Seule confirmation du jour pour moi, celle de la stratégie de Cadel Evans sur ce Tour de France: courir à l'économie, tout en faisant le nécessaire pour rester au contact. C'est pour cela qu'il a payé de sa personne dans l'ascension du Galibier, ne pouvant plus compter sur l'aide de quiconque et question de limiter les dégâts sur Andy Schleck. Il apparait ce soir évident que la stratégie d'Evans est de rester à une poignée de secondes du maillot jaune et de jouer la victoire finale sur le chrono samedi. Demain, il usera certainement de la même stratégie qu'aujourd'hui.
Et seule confirmation toute personnelle, celle que j'aime décidément beaucoup, beaucoup ce col du Galibier que j'ai franchi pour la première fois à l'âge de 17 ans (en voiture) et qui m'a marqué pour la vie. Le Galibier, je ne sais pourquoi, n'est pas un col comme les autres : c'est un col révélateur de quoi vous êtes fait. Henri Desgrange avait vu juste!
L'étape de demain
Autre difficile mais courte étape demain entre Modane et l'Alpe d'Huez (110 kms). S'il est à prévoir qu'Evans tentera encore de limiter les dégâts, il faut aussi s'attendre à une stratégie d'attaque des Schleck car ils doivent gagner un capital temps plus important pour être tranquille dans le contre-la-montre samedi. Un des deux lancera très certainement les hostilités dans le Galibier (l'étape étant courte), obligeant Evans et son équipe à rouler. L'autre attendra sagement son heure pour contrer. On pourrait ainsi voir Franck passer à l'attaque dans le Galibier et tenter d'imiter l'exploit de son jeune frère aujourd'hui. Ce dernier ne se gênera pas si Franck devait être rejoint.

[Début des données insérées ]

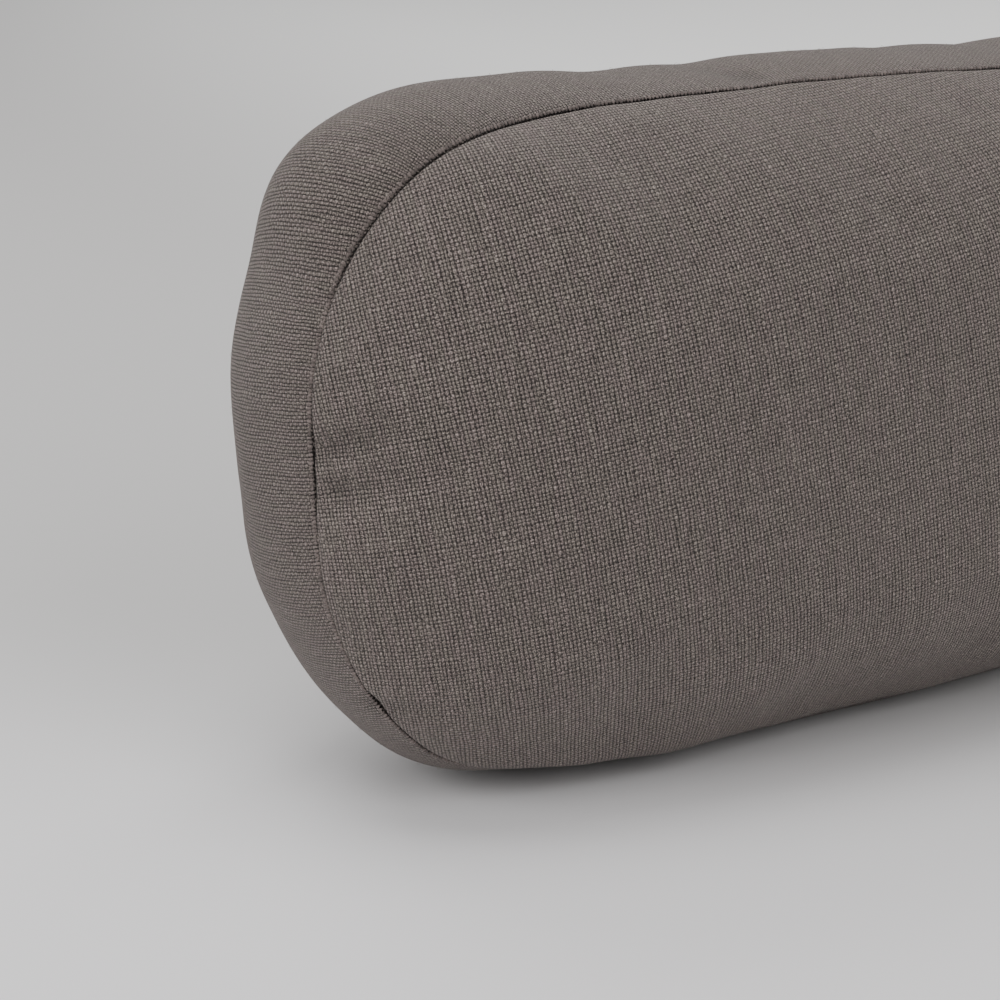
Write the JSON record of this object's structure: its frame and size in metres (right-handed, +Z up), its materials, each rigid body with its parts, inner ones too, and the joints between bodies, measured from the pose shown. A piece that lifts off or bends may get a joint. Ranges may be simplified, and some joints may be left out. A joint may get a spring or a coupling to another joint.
{
  "type": "pram pillow",
  "caption": "Boxed, filled linen pillow for a pram or carrycot, with crowned oblong panels sewn to a boxing band. It stands on its long edge.",
  "frame": {"origin": "on the floor, under the middle of the pillow's box", "axes": "+X along the pillow's length, to the right as its front panel is seen; the front panel faces -Y; +Z up from the long edge that the pillow stands on"},
  "size_m": [0.3266, 0.1272, 0.1846],
  "materials": {
    "linen": "taupe plain-weave linen, matt, with slubs"
  },
  "bodies": {
    "root": {"pillow": "linen"}
  },
  "joints": []
}
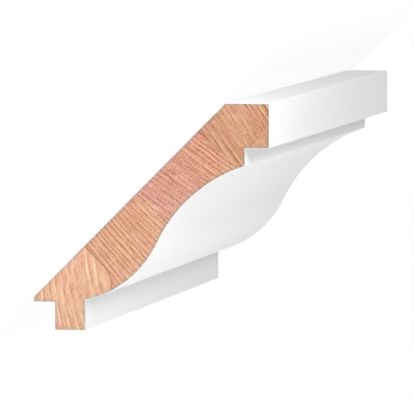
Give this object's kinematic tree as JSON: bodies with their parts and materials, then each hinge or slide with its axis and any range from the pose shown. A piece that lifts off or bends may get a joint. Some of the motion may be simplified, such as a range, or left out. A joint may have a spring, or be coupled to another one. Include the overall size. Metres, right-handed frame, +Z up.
{
  "type": "moulded fascia board",
  "caption": "Short length of primed softwood fascia moulding with a crown profile, a stepped head, a sloping back and a rebated foot, sawn square at both ends.",
  "frame": {"origin": "centre of the bounding box on the ground plane: the board lies on its sloping back with the moulded face up", "axes": "+Y along the board's length, away from the end that the picture shows; +Z up, out of the moulded face; +X from the fascia and the top edge towards the tongue and the toe"},
  "size_m": [0.1394, 0.3, 0.0278],
  "materials": {
    "white_primer": "matte",
    "end_grain": "matte"
  },
  "bodies": {
    "root": {"cornice_moulding": "white_primer"}
  },
  "joints": []
}
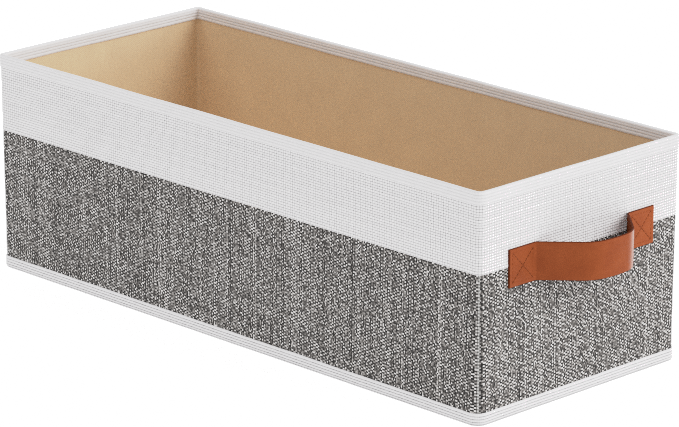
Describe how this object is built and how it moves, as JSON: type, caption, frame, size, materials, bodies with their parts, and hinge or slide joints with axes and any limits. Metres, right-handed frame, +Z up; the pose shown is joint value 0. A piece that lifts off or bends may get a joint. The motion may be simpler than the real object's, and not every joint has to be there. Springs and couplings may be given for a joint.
{
  "type": "fabric storage bin",
  "caption": "Open rectangular storage bin with board-stiffened fabric walls, bound rim and foot, loose base board and a leather strap handle on each end.",
  "frame": {"origin": "centre of the bin's footprint, on the surface that it stands on", "axes": "+X along the bin's length through the two handles, +Y across its depth, +Z up"},
  "size_m": [0.5092, 0.1842, 0.15],
  "materials": {
    "board": "matt grey-brown pressed board",
    "grey_fabric": "black, grey and white melange weave",
    "white_fabric": "ribbed off-white linen-look weave",
    "binding_tape": "ribbed off-white woven tape",
    "underside_cloth": "matt tan non-woven cloth",
    "lining": "matt tan non-woven cloth with a fine embossed texture",
    "leather": "semi-matt tan-brown leather with dark painted edges",
    "white_thread": "spun sewing thread",
    "brown_thread": "spun sewing thread"
  },
  "bodies": {
    "shell": {"front_wall_board": "board", "back_wall_board": "board", "left_wall_board": "board", "right_wall_board": "board", "middle_panel": "grey_fabric", "upper_band": "white_fabric", "rim_binding": "binding_tape", "bottom_binding": "binding_tape", "underside_cloth": "underside_cloth", "floor_lining": "lining", "wall_lining": "lining", "rim_stitching": "white_thread", "bottom_stitching": "white_thread", "right_handle_strap_end_front": "leather", "right_handle_strap_end_back": "leather", "right_handle_stitch_front": "brown_thread", "right_handle_stitch_back": "brown_thread", "left_handle_strap_end_front": "leather", "left_handle_strap_end_back": "leather", "left_handle_stitch_front": "brown_thread", "left_handle_stitch_back": "brown_thread"},
    "base_board": {"base_board_core": "board", "base_board_cover_under": "lining", "base_board_cover_top": "lining"},
    "handle_right": {"right_handle_strap_loop": "leather"},
    "handle_left": {"left_handle_strap_loop": "leather"}
  },
  "joints": [
    {"name": "base_board_lift", "type": "slide", "parent": "shell", "child": "base_board", "axis": [0, 0, 1], "range_m": [0, 0.17]},
    {"name": "handle_right_swing", "type": "hinge", "parent": "shell", "child": "handle_right", "pos_m": [0.22565, 0, 0.0965], "axis": [0, -1, 0], "range_deg": [-25, 45], "stiffness_Nm_per_rad": 0.05},
    {"name": "handle_left_swing", "type": "hinge", "parent": "shell", "child": "handle_left", "pos_m": [-0.22565, 0, 0.0965], "axis": [0, 1, 0], "range_deg": [-25, 45], "stiffness_Nm_per_rad": 0.05}
  ]
}
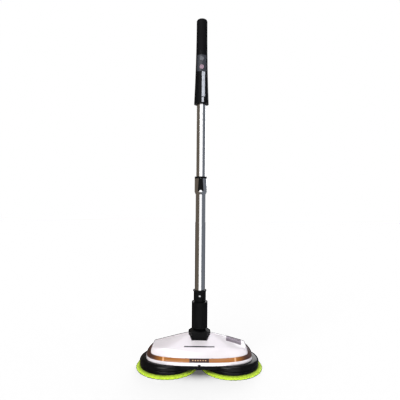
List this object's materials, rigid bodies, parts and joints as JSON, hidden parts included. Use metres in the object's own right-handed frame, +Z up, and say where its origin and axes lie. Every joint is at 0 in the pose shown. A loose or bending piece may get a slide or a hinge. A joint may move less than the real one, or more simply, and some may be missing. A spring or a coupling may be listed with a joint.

Contador ? De deux choses l'une: ou il est cramé et laissera faire, ou il voudra sauver son Tour en visant la victoire d'étape si les jambes sont là. La montée de l'Alpe d'Huez lui convient assez bien.
Attention aux coureurs néerlandais demain pour lesquels gagner à l'Alpe d'Huez est une consécration. Gesink ? Mollema? Hoogeland ?
La course pour les autres maillots
C'est très intéressant aussi dans la course aux trois autres maillots, le vert, les pois et le blanc.
Pour le maillot vert, Cavendish se bat comme un lion et possède toujours 15 petits points d'avance sur Rojas et 70 sur Philippe Gilbert. S'il passe l'étape de demain, ca devrait être tout bon pour Cavendish.
Pour le maillot à pois, difficile de faire plus serré au classement : Vanendert possède deux petits points d'avance sur Samuel Sanchez et Andy Schleck vient de se positionner en 3e position à… 2 points de Sanchez ! La journée de demain sera donc décisive et Andy pourrait très bien aller chercher ce maillot à pois s'il a les mêmes jambes qu'aujourd'hui.
Enfin, la lutte au classement du meilleur jeune est aussi passionnante. Taaramae chez Cofidis est premier avec 33 petites secondes d'avance sur Pierre Rolland chez Europcar. Uran est à 3min10, Coppel à 5min54 et Jeannesson à 5min56. Il ne suffirait que d'une échappée qui aille au bout pour chambouler ce classement.